Among its other content, the petition pledged the signer to support Second Amendment gun rights, efficiently screening out many prospects who might be supporters of Kamala Harris. It also was drafted to expire at midnight October 21, when Pennsylvania closed voter registration—highly consistent with the view that it was meant to drive new voter registrations.

The legal problem here, as UCLA law professor Rick Hasen soon pointed out, is that “federal law has long prohibited providing payments or making expenditures to induce voting, whether or not those inducements are limited to those who might vote for a particular candidate.” As with payments to vote, both the giver and the recipient of a payment to induce registration are violating federal law, subject to some exceptions unlikely to apply here. Hasen quotes the Department of Justice’s election crimes manual, which explains the rationale for the prohibition, that “those who choose to vote have a right not to have the voting process diluted with ballots that have been procured through bribery; and that the selection of the nation’s leaders should not degenerate into a spending contest, with the victor being the candidate who can pay the most voters.”

The second branch of the program emerged a few days later, on October 19, when Musk announced that he would award a $1 million prize each day to a randomly selected signer of the petition, who by definition had to be a registered voter, and that he would start the giveaway that very evening. Along with all the previous objections, as Hasen pointed out, the DOJ election crimes manual specifically names lottery chances as a prohibited inducement for registration. Like other states, Pennsylvania also imposes extensive prohibitions and regulations on private operation of lotteries, whether or not election-related. 

How likely is it, do you think, that someone looking at Musk’s actions would say to themselves, “You know, this is just like what Mark Zuckerberg was trying to do in 2020”? 

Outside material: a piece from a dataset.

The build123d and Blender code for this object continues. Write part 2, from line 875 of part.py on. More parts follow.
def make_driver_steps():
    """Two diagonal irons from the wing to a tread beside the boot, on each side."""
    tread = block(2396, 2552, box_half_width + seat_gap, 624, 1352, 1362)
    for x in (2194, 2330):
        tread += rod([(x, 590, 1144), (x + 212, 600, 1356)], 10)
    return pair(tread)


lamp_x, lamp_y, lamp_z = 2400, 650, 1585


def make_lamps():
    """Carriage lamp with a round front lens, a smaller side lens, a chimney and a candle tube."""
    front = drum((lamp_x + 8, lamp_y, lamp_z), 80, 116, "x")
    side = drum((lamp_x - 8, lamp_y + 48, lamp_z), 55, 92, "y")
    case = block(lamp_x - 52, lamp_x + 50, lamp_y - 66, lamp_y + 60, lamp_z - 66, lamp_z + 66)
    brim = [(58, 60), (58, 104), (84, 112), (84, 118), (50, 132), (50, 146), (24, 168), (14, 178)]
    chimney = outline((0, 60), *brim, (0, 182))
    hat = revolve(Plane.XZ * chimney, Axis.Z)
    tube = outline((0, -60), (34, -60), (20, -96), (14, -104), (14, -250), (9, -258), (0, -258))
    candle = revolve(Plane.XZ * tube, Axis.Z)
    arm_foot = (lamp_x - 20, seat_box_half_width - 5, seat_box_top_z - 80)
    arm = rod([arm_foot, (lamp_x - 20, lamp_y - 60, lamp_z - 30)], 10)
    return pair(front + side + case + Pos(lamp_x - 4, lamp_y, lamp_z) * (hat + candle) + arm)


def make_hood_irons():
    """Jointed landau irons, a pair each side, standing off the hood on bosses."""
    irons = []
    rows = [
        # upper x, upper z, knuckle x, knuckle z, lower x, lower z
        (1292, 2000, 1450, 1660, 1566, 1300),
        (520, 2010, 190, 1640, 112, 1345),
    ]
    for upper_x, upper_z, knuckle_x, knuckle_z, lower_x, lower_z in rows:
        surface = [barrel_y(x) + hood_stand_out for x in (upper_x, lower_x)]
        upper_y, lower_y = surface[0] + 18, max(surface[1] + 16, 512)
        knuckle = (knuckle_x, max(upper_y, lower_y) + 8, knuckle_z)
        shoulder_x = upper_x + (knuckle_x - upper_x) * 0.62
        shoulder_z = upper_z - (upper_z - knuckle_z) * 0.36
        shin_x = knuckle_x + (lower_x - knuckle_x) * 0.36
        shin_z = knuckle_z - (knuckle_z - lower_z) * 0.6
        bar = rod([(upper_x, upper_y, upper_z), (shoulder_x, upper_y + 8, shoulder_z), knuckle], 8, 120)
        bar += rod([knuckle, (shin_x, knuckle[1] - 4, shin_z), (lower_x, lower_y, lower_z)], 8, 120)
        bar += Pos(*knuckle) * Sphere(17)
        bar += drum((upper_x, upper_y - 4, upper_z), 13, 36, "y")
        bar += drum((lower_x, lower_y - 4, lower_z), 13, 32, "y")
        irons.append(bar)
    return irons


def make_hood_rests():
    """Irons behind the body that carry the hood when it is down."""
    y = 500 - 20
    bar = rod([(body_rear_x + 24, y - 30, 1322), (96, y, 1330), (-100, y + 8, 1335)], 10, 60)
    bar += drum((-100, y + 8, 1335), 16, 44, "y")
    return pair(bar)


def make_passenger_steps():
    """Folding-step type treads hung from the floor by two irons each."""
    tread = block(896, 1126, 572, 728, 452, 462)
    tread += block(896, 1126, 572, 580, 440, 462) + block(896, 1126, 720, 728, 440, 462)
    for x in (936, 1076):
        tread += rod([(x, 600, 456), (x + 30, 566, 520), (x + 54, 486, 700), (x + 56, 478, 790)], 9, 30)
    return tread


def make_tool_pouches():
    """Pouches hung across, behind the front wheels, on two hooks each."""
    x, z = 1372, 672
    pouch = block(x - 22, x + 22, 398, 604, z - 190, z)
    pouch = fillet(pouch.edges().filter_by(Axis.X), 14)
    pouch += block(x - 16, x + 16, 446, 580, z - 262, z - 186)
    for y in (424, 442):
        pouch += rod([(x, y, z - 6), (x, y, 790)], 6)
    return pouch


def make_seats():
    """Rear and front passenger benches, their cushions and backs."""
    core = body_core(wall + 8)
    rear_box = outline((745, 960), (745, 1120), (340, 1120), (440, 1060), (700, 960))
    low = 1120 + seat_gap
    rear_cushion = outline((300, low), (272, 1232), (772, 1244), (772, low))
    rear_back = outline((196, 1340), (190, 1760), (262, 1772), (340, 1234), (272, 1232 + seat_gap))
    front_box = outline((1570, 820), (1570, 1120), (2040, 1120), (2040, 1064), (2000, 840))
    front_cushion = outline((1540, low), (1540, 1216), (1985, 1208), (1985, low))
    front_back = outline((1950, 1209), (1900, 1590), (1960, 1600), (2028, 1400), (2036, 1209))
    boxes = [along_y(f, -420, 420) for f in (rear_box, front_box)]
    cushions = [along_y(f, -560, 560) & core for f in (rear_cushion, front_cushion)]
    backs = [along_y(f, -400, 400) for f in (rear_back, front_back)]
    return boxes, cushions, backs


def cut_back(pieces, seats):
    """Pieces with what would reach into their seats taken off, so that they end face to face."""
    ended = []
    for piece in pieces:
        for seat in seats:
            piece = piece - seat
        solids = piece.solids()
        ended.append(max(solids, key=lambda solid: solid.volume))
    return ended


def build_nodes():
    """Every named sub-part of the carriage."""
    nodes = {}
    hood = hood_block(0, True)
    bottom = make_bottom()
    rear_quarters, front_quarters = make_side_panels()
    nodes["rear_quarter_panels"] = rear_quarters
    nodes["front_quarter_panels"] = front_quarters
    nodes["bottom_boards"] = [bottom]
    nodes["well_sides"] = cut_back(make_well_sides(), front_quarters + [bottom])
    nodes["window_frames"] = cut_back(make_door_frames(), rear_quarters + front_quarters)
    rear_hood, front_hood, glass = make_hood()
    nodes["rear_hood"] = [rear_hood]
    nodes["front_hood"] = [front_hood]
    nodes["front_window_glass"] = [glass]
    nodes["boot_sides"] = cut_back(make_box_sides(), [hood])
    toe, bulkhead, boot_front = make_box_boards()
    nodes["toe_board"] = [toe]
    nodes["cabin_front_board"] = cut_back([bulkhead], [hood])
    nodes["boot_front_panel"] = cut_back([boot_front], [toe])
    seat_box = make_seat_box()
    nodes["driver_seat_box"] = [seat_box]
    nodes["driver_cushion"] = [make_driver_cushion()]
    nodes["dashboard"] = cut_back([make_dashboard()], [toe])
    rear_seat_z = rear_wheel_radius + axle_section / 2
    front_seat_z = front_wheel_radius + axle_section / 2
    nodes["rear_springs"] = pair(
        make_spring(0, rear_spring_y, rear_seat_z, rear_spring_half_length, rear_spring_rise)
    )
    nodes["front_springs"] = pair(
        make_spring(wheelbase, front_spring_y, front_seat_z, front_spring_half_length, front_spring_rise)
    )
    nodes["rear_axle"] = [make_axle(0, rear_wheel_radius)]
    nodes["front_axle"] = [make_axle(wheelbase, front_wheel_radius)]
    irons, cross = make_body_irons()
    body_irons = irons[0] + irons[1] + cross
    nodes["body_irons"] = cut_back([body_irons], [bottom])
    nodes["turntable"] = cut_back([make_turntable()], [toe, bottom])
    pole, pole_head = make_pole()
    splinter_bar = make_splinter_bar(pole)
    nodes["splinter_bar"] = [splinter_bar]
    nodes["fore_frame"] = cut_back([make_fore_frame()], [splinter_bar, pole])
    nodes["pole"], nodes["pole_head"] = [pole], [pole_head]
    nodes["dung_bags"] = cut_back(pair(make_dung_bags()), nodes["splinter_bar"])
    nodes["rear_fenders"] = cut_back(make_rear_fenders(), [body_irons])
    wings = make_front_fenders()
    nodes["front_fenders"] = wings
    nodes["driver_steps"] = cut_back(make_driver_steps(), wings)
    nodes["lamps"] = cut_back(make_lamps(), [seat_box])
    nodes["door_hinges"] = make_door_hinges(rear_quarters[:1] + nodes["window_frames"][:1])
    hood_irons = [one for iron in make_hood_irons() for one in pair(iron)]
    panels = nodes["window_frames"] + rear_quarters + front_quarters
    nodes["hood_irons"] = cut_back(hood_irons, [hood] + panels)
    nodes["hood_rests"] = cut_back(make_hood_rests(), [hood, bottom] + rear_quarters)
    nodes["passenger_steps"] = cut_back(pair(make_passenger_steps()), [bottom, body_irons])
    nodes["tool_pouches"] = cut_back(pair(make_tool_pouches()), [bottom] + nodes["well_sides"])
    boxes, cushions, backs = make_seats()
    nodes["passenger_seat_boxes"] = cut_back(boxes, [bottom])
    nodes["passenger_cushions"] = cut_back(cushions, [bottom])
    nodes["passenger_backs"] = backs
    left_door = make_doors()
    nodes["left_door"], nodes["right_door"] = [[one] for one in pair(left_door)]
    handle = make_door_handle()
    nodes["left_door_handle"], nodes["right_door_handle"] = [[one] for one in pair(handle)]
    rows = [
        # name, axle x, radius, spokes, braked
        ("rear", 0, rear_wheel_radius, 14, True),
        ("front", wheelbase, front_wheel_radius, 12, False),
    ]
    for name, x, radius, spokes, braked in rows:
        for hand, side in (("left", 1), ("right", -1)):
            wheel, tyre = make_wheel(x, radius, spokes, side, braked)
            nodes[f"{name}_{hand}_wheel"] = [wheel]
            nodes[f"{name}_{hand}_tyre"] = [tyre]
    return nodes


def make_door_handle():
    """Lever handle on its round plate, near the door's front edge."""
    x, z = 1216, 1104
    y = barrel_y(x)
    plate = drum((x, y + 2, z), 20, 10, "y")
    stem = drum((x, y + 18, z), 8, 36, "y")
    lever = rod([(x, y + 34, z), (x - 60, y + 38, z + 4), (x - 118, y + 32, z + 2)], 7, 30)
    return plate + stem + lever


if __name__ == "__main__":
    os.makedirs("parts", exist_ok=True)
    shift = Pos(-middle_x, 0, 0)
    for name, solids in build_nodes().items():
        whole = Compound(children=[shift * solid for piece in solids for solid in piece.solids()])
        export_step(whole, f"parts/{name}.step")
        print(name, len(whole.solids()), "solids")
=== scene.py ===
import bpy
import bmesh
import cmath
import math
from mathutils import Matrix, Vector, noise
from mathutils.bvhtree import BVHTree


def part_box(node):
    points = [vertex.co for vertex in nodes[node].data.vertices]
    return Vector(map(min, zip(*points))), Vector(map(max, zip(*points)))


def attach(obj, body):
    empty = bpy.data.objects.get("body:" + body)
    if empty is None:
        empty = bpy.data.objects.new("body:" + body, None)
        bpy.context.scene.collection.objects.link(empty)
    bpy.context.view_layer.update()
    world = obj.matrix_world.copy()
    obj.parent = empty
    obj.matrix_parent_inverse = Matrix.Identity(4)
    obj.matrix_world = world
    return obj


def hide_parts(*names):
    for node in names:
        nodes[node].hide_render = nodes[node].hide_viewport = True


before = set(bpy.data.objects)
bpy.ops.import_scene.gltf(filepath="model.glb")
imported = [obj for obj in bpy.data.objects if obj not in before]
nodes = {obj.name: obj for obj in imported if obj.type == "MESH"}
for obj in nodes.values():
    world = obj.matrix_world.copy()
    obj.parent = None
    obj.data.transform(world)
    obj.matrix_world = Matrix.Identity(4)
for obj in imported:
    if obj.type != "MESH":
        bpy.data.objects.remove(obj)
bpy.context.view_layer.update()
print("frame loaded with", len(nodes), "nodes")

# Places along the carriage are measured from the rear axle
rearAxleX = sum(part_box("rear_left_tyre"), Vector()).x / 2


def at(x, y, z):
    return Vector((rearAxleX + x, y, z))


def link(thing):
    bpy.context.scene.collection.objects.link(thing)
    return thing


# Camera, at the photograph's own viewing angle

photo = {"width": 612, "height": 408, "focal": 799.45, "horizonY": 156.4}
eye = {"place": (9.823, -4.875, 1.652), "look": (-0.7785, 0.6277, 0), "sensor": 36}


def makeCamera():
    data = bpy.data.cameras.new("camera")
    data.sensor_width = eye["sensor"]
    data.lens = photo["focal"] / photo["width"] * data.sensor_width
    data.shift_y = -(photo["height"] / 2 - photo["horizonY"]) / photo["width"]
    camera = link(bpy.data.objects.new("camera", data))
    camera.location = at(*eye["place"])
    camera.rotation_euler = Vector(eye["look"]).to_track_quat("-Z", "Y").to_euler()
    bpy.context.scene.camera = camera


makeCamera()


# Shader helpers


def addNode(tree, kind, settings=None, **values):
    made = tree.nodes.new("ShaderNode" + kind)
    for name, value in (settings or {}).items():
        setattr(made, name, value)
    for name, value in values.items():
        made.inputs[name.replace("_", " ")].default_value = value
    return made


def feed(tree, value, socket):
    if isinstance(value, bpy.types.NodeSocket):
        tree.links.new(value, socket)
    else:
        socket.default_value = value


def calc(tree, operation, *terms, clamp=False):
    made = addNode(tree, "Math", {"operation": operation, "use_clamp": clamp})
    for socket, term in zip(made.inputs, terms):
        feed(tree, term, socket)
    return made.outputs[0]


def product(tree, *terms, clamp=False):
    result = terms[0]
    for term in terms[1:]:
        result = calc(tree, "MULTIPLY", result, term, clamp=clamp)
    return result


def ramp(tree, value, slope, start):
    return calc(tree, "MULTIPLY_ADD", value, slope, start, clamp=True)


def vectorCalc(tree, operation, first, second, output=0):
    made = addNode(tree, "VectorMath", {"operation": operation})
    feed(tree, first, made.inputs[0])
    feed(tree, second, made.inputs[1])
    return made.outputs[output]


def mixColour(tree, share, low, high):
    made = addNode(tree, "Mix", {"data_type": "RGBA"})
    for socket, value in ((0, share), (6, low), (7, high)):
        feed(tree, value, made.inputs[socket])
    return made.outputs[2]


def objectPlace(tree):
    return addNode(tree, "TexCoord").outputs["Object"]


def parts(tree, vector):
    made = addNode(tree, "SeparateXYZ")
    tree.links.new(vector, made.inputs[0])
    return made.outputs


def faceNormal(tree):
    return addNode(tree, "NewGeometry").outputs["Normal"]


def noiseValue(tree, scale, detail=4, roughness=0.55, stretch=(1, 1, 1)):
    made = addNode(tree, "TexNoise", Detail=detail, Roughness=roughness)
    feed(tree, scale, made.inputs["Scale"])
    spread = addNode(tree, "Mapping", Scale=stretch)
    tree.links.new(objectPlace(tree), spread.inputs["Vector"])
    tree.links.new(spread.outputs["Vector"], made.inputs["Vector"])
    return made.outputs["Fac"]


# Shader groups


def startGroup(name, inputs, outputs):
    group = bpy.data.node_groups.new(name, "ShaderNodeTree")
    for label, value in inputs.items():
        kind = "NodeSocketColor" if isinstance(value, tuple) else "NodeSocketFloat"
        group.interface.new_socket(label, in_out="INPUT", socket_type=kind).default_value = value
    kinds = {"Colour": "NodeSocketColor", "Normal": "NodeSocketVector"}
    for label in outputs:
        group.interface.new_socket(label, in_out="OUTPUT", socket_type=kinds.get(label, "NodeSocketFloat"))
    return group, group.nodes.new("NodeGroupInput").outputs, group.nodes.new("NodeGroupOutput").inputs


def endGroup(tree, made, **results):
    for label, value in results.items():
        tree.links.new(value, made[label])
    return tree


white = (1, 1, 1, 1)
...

Four years later, the imagined “Zuckerbucks” scandal has gotten embedded in Stop the Steal mythology as one of the ways liberals supposedly rigged the election that year. Although they never uncovered the kind of wrongdoing they may have expected, the more respectable argument runs like this: Even though the grants may have been offered to election offices across the board, cities and counties that were larger (and hence more Democratic leaning) were more likely to actually accept the help. Moreover, some of the public functions assisted by the grants, such as voter outreach, may serve to boost turnout, and (so the argument goes) Democrats are known to benefit from higher turnout, so the program was not quite so neutral after all. 

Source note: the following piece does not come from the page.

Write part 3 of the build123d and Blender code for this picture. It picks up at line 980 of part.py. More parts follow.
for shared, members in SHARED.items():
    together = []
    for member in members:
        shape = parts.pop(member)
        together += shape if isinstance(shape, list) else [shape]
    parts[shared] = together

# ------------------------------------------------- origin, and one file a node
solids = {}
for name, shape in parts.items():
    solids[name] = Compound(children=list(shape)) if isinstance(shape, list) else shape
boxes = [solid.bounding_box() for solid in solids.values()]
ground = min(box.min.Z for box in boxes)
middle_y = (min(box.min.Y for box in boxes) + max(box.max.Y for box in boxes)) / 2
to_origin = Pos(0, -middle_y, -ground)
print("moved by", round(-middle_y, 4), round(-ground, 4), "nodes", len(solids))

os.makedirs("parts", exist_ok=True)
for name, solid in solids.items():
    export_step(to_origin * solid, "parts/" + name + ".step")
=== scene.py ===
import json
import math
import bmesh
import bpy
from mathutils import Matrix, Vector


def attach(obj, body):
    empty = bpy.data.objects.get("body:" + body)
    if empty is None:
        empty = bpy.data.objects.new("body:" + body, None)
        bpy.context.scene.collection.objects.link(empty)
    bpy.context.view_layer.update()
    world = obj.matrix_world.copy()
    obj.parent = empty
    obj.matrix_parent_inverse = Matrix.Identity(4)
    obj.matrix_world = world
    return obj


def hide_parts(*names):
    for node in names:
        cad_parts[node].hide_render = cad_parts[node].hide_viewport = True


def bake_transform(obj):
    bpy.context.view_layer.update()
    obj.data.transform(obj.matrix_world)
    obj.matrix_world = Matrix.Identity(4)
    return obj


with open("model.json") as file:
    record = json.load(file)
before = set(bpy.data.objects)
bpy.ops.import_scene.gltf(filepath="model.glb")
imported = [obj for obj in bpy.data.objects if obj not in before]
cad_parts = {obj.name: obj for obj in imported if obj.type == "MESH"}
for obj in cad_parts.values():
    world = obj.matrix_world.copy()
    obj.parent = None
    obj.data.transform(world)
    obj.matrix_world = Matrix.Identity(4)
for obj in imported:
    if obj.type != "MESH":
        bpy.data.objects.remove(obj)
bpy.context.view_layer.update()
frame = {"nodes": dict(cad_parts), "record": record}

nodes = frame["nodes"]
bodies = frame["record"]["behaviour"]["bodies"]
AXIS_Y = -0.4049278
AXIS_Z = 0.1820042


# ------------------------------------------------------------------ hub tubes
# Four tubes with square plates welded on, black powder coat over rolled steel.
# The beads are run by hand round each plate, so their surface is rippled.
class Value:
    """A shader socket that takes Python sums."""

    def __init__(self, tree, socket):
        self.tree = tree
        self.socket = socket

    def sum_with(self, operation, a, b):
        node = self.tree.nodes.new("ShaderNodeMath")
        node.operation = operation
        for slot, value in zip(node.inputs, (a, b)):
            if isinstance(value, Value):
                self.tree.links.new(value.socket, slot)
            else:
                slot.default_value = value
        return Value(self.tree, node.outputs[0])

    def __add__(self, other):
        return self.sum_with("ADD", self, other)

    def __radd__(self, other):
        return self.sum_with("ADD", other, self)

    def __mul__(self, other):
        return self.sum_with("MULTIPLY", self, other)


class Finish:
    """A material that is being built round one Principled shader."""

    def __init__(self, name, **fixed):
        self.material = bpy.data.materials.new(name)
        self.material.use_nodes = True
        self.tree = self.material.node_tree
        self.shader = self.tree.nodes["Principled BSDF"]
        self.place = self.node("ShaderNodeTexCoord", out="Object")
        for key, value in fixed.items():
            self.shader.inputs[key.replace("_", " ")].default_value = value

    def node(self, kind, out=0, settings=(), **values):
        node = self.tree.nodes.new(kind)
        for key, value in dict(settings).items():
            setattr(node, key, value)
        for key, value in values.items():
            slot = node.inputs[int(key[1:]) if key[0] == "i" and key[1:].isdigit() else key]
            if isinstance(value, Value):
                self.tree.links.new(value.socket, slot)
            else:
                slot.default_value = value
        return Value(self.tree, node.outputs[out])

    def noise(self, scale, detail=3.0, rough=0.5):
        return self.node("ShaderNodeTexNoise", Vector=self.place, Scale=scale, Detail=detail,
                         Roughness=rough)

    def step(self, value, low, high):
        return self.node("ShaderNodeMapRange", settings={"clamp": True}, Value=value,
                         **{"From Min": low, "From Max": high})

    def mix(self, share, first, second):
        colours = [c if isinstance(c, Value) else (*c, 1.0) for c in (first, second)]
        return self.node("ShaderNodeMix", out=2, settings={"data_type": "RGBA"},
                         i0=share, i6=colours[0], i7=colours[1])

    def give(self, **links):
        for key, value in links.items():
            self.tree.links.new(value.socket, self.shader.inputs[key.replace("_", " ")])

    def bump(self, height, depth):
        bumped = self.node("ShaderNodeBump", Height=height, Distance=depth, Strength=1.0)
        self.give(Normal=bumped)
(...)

There is no evidence, however, that the program changed any outcomes. In Wisconsin, one of the states with the narrowest voting margins in 2020, a study by the right-of-center Wisconsin Institute of Law and Liberty estimated that any added turnout, if even measurable, would not have been enough to swing the election. (In addition, as a legal matter, courts will uphold otherwise lawfully cast votes even if they were encouraged by a voter turnout effort that broke some rule.)

Given the hype, it all came as an anticlimax when the Federal Election Commission (FEC) unanimously rejected a complaint that the grants should be construed as improper donations meant to influence an election. That’s significant, because the division of the six-member FEC between three Democratic and three Republican appointees regularly results in even splits on issues that divide experienced party lawyers. This wasn’t one. 

The Justice Department has reportedly sent Musk’s group a letter warning that the sweepstakes stunt may violate federal law. Given its timing, it is unlikely that we will get a definitive ruling on its legality until after the election. Musk should only hope that he comes out with as clean a bill of legal health as did Mark Zuckerberg. 

Walter Olson is a senior fellow at the Cato Institute’s Robert A. Levy Center for Constitutional Studies and writes often on election law.